Chronique Album
Date de sortie : 09.05.2025
Label : Metropolis Records
Rédigé par
Bertrand Corbaton, le 16 mai 2025
Cela commençait à faire quelques années que les nouvelles de Peter Murphy, ex-leader du groupe de darkwave Bauhaus, devenaient rares, et il fallait se retourner sur des albums live pour se rappeler au bon souvenir de l'emblématique chanteur. Il faut dire que la maladie de Peter n'a pas aidé l'artiste à faire parler de lui pour ses disques ces dernières années, et à l'image d'autres, un retour est déjà en soi une petite victoire pour l'homme.
Que peut-on attendre désormais d'un artiste dont la carrière est largement derrière lui, que cherche Peter dans ce nouvel album ? Certainement beaucoup de plaisir avec la sensation prégnante de ne plus avoir rien à prouver. Pour cette nouvelle aventure, il s'est entouré d'une belle armada, avec en premier lieu Youth, bassiste de Killing Joke de son état et producteur de talent qui a déjà officié sur Lion, il y a déjà onze ans, pour la dernière sortie solo de Peter Murphy.
L'exercice n'a pas dû être forcément facile à la production, pourtant, Youth parvient à donner un grain très uniforme à des chansons aux ambiances au final très hétérogènes. Souvent, les mélodies sont particulièrement soignées, comme sur ce Artroom Wonder, accompagnée par la basse de Justin Chancelor (Tool), pour une mélodie absolument remarquable. Peter fait jaillir la lumière de cette pièce sombre. Bien sûr d'aucuns pourront regretter la partie finale où le frontman semble refuser de quitter le micro et se lance dans une tirade vocale peut-être dispensable. Pourtant, l'ensemble rester debout et la chanson est bien trop prenante pour souffrir de l'exercice.
Malheureusement, The Meaning Of My Life ne parvient pas à soutenir un nouvel excès de zèle de Murphy, dont les postures de chanteur d'opéra ne peuvent être effacées par un morceau bien trop grandiloquent et emphatique qui fait basculer dans tout ce que les détracteurs de l'artiste peuvent lui reprocher. L'impression de loupé se retrouve également sur Soothsayer, assez peu intéressant avec son riff évident faussement subversif.
Les attitudes vocales très proches d'un David Bowie n'atténuent en rien la trop récurrente désagréable impression, et ne pas réussir à se départir du mimétisme entre les deux chanteurs risquent de faire passer ce Silver Shade pour un moment bien pénible. Le morceau éponyme est à cet égard un des exemples les plus frappant de cette problématique. Pour autant, ce n'est pas ici une découverte et il faudra vous y faire.

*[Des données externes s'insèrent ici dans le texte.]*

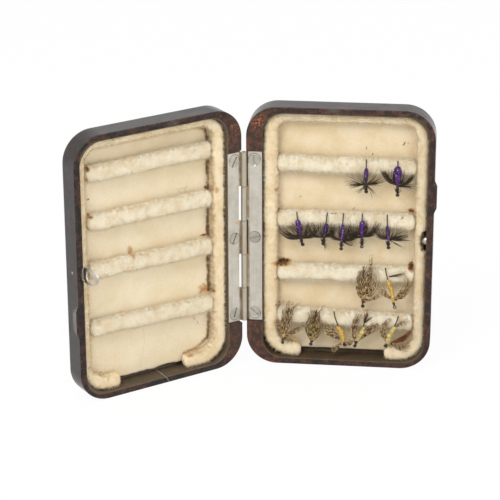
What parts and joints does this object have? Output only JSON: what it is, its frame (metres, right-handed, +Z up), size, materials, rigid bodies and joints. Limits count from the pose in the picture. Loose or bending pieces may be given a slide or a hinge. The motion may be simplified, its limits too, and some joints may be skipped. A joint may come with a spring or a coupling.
{
  "type": "fly box",
  "caption": "Pocket box of two hinged moulded shells, lined with felt and pile strips that hold fishing flies, shut by a sprung loop over a stud.",
  "frame": {"origin": "middle of the right shell's flat lower end face, on which the open box stands", "axes": "+X along the right shell away from the hinge, +Y from its open face to its back, +Z up along the hinge pin"},
  "size_m": [0.1462, 0.0631, 0.114],
  "materials": {
    "shell_moulding": "polished, mottled dark brown moulding",
    "hinge_nickel": "dull nickel plate, brushed along the leaf",
    "screw_nickel": "dull nickel plate",
    "catch_nickel": "worn nickel plate",
    "rivet_brass": "dull, filed flush",
    "stud_nickel": "bright plated dome",
    "felt": "cream felt, aged",
    "pile": "cream cotton pile",
    "core_iron": "twisted iron wire, rusted",
    "hook_steel": "bronzed wire",
    "purple_dressing": "purple floss with dark hackle",
    "partridge_dressing": "mottled brown feather",
    "amber_dressing": "amber floss with mottled hackle",
    "yellow_dressing": "pale yellow floss with mottled hackle"
  },
  "bodies": {
    "right_half": {"right_shell": "shell_moulding", "right_hinge_leaf": "hinge_nickel", "hinge_pin": "hinge_nickel", "right_hinge_screws": "screw_nickel", "catch_stud": "stud_nickel", "right_lining": "felt", "right_edge_strip": "pile", "right_strip_wires": "core_iron", "right_cross_strip_1": "pile", "right_cross_strip_2": "pile", "right_cross_strip_3": "pile", "right_cross_strip_4": "pile", "fly_01_hook": "hook_steel", "fly_01_dressing": "purple_dressing", "fly_02_hook": "hook_steel", "fly_02_dressing": "purple_dressing", "fly_03_hook": "hook_steel", "fly_03_dressing": "purple_dressing", "fly_04_hook": "hook_steel", "fly_04_dressing": "purple_dressing", "fly_05_hook": "hook_steel", "fly_05_dressing": "purple_dressing", "fly_06_hook": "hook_steel", "fly_06_dressing": "purple_dressing", "fly_07_hook": "hook_steel", "fly_07_dressing": "purple_dressing", "fly_08_hook": "hook_steel", "fly_08_dressing": "partridge_dressing", "fly_09_hook": "hook_steel", "fly_09_dressing": "amber_dressing", "fly_10_hook": "hook_steel", "fly_10_dressing": "partridge_dressing", "fly_11_hook": "hook_steel", "fly_11_dressing": "partridge_dressing", "fly_12_hook": "hook_steel", "fly_12_dressing": "amber_dressing", "fly_13_hook": "hook_steel", "fly_13_dressing": "yellow_dressing", "fly_14_hook": "hook_steel", "fly_14_dressing": "yellow_dressing"},
    "left_half": {"left_shell": "shell_moulding", "left_hinge_leaf": "hinge_nickel", "left_hinge_screws": "screw_nickel", "catch_strap": "catch_nickel", "catch_rivet": "rivet_brass", "left_lining": "felt", "left_edge_strip": "pile", "left_strip_wires": "core_iron", "left_cross_strip_1": "pile", "left_cross_strip_2": "pile", "left_cross_strip_3": "pile", "left_cross_strip_4": "pile"},
    "catch_spring": {"catch_loop": "catch_nickel"}
  },
  "joints": [
    {"name": "lid_hinge", "type": "hinge", "parent": "right_half", "child": "left_half", "pos_m": [-0.03952, -0.00555, 0.057], "axis": [0, 0, 1], "range_deg": [-38.8, 141.2]},
    {"name": "catch_flex", "type": "hinge", "parent": "left_half", "child": "catch_spring", "pos_m": [-0.09774, -0.0523, 0.057], "axis": [0, 0, 1], "range_deg": [0, 11], "stiffness_Nm_per_rad": 0.05}
  ]
}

S'arrêter ici pourrait être tout à fait dommageable, et pour vous en convaincre, il faut réécouter le très froid et remarquable Swoon, en duo avec Trent Reznor. La seule présence du leader de Nine Inch Nails a de quoi aiguiser la curiosité et l'excitation de bon nombre d'entre vous, à raison, tant ce morceau sombre est réjouissant par sa structure, et son résultat final.
L'électronique Hot Roy a de quoi vous faire passer un bon moment avec son refrain haletant, pour un des titres les plus réussis de notre affaire. Le paysage change radicalement sur l'inspiré Time Waits et ses couleurs andalouses baignées d'influences arabes. Let The Flowers Grow, en duo avec Boy George, pourra agacer par sa facilité et ce côté assez salement kitsch mais il clôt comme un adieu de fin de film un album qui laissera en définitive une impression positive.
Bien entendu, il y aurait beaucoup à dire, et Silver Shade a peu de chance de faire changer d'avis les détracteurs de Peter Murphy et sa voix si particulière, ou trop calqué sur celle de qui vous savez. Bien sûr, on pourrait vite s'agacer des postures vocales de l'artiste et de ses envolées lyriques. Néanmoins, si Peter Murphy devait nous laisser avec Silver Shade en guise de dernière offrande, il serait difficile d'être déçu. Cet album est réussi, et pourrait être une belle pièce finale dans la carrière si riche d'un artiste clivant, décrié, mais aussi diablement important et marquant.